Written task: Only one span of the listing below is wanted: the lines from the one with "hide_parts(*self.nodes)" through the one with "drafted wedge with", reproduced exactly, both ends kept.

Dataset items
+ + + + +

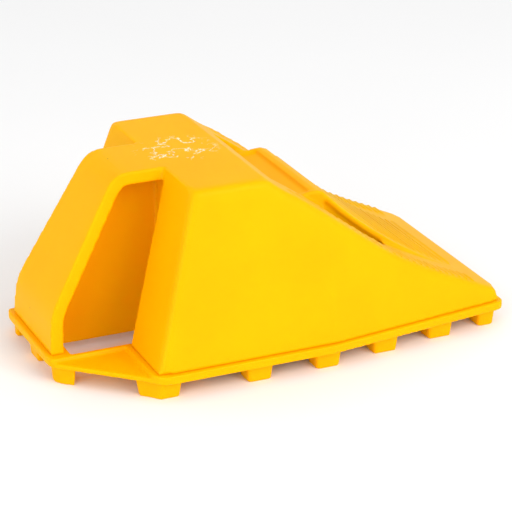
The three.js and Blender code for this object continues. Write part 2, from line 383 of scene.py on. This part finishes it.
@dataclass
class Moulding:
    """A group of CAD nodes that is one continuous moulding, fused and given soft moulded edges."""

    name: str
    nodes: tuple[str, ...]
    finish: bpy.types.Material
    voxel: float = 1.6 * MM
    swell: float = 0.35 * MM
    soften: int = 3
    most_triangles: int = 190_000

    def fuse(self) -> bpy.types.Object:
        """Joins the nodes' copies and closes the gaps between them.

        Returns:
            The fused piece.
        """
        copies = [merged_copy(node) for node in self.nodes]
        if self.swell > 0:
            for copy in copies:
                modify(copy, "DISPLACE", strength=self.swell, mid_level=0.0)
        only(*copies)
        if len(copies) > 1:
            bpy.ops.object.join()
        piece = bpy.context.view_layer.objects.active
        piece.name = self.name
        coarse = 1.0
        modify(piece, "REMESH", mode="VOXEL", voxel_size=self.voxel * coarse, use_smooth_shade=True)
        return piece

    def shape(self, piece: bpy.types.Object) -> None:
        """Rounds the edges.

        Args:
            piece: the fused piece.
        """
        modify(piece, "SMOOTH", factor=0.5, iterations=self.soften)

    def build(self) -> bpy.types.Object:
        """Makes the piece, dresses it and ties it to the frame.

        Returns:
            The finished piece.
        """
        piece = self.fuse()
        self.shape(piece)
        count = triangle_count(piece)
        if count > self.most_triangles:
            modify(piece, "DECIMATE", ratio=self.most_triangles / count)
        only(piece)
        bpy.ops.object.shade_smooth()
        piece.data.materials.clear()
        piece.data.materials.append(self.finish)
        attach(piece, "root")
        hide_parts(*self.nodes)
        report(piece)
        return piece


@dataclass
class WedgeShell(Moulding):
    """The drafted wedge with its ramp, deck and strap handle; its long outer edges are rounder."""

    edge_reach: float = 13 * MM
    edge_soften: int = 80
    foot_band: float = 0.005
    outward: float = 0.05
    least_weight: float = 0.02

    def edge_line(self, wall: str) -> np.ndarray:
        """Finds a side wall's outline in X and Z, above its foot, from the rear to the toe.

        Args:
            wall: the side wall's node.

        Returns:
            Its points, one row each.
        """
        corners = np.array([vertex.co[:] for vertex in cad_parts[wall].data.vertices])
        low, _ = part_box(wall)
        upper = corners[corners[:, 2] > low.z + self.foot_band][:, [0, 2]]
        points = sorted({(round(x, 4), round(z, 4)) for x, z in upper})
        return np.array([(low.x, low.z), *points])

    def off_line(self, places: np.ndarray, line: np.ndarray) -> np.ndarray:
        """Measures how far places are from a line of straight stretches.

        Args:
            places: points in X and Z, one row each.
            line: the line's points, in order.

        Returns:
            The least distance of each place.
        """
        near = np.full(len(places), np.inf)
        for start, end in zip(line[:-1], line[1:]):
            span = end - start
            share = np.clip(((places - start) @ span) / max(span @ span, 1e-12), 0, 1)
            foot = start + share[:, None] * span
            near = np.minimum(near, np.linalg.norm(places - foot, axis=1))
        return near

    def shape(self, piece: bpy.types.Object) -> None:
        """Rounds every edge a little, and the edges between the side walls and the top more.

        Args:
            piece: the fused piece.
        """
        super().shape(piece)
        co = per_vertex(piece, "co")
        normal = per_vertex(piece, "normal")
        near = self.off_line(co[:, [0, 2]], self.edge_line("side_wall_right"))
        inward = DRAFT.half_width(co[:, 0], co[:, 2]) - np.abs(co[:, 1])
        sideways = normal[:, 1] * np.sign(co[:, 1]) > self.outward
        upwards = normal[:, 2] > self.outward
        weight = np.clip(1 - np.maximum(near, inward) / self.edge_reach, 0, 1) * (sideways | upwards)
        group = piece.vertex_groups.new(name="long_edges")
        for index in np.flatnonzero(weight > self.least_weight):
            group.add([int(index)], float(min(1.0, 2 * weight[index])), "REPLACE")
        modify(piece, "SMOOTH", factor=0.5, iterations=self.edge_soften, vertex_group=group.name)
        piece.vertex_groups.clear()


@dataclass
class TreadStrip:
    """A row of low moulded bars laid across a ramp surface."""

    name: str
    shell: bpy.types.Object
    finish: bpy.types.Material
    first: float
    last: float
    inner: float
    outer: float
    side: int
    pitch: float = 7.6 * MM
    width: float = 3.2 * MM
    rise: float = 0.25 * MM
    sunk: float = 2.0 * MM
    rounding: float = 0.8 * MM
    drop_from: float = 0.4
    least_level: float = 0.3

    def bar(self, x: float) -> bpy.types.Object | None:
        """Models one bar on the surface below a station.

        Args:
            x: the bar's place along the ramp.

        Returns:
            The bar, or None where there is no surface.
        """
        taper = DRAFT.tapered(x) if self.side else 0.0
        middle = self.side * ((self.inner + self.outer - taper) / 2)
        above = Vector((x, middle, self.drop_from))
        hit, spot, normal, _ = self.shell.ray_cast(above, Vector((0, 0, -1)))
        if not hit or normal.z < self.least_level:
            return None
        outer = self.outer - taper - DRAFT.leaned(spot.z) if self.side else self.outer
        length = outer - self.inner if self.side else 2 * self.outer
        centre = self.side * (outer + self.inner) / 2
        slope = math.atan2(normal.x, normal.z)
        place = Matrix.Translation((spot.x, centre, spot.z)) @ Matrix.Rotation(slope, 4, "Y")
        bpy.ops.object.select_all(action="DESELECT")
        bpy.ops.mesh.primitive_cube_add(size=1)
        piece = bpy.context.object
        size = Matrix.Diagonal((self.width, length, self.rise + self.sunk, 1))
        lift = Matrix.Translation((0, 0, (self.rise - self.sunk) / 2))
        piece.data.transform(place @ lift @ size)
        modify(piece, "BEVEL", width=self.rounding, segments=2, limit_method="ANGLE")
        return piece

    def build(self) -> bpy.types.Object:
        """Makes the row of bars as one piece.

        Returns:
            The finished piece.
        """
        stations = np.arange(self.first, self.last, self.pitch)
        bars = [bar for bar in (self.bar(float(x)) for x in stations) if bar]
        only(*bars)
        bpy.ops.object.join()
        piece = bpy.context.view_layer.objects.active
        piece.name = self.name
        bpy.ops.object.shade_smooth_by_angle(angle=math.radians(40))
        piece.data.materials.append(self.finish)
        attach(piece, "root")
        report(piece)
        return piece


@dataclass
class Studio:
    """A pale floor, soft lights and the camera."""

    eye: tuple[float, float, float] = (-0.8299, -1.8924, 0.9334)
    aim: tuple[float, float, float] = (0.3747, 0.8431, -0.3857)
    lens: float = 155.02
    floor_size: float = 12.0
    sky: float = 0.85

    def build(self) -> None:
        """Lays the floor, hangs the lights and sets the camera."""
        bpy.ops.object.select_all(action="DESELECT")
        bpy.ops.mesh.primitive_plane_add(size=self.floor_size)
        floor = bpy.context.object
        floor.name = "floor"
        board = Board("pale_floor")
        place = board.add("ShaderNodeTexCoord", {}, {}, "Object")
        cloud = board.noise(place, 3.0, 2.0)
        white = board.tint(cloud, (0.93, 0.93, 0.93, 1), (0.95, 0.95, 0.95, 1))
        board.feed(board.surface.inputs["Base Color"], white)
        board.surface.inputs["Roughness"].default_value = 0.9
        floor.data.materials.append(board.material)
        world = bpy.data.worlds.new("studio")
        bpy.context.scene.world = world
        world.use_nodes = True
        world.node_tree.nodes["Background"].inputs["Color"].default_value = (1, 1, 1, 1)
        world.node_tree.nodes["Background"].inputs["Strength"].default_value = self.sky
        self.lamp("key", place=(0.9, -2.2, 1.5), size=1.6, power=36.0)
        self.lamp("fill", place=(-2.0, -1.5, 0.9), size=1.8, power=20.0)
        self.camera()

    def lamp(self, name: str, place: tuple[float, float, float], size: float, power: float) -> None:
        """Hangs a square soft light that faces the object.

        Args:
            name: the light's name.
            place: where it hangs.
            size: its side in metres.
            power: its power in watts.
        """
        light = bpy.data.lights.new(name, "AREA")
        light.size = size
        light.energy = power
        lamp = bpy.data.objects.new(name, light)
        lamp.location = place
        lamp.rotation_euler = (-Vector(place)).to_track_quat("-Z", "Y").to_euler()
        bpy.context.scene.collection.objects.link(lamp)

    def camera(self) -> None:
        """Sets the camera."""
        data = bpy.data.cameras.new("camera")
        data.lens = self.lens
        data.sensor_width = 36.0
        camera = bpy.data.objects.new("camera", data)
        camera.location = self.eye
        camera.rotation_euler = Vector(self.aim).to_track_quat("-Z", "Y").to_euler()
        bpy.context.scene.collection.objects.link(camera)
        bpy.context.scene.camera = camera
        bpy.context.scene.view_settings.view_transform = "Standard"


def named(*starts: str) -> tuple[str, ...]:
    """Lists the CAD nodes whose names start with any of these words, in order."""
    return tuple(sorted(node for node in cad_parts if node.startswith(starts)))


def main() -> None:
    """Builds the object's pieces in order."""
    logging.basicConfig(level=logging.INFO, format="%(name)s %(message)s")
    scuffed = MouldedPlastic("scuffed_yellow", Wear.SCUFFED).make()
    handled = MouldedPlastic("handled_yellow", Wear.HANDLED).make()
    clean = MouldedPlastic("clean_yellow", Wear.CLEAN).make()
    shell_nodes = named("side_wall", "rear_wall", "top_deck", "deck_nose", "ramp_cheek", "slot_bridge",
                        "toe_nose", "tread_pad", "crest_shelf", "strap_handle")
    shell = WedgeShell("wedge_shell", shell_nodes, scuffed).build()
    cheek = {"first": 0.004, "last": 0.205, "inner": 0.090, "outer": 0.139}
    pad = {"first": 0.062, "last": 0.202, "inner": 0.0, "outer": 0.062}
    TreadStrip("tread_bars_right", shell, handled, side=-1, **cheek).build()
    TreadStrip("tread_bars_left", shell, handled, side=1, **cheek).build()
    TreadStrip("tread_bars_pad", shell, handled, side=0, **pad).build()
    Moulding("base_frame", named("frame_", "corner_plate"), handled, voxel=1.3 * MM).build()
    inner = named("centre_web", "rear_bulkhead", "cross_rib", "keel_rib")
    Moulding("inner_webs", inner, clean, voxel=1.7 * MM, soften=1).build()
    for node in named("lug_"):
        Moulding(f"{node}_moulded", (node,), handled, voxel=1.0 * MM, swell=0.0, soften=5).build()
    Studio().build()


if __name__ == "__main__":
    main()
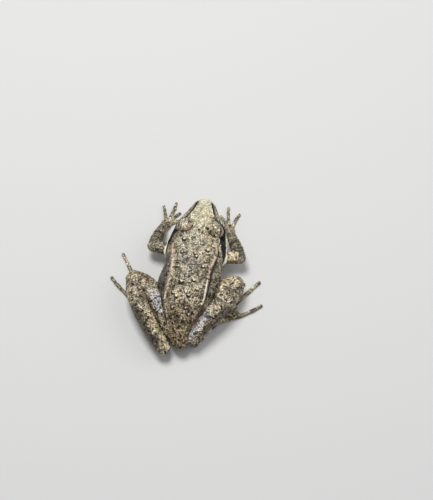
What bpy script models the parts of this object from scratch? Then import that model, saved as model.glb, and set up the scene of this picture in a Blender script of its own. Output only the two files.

+ + + + +

Exercise output:
        hide_parts(*self.nodes)
        report(piece)
        return piece


@dataclass
class WedgeShell(Moulding):
    """The drafted wedge with its ramp, deck and strap handle; its long outer edges are rounder."""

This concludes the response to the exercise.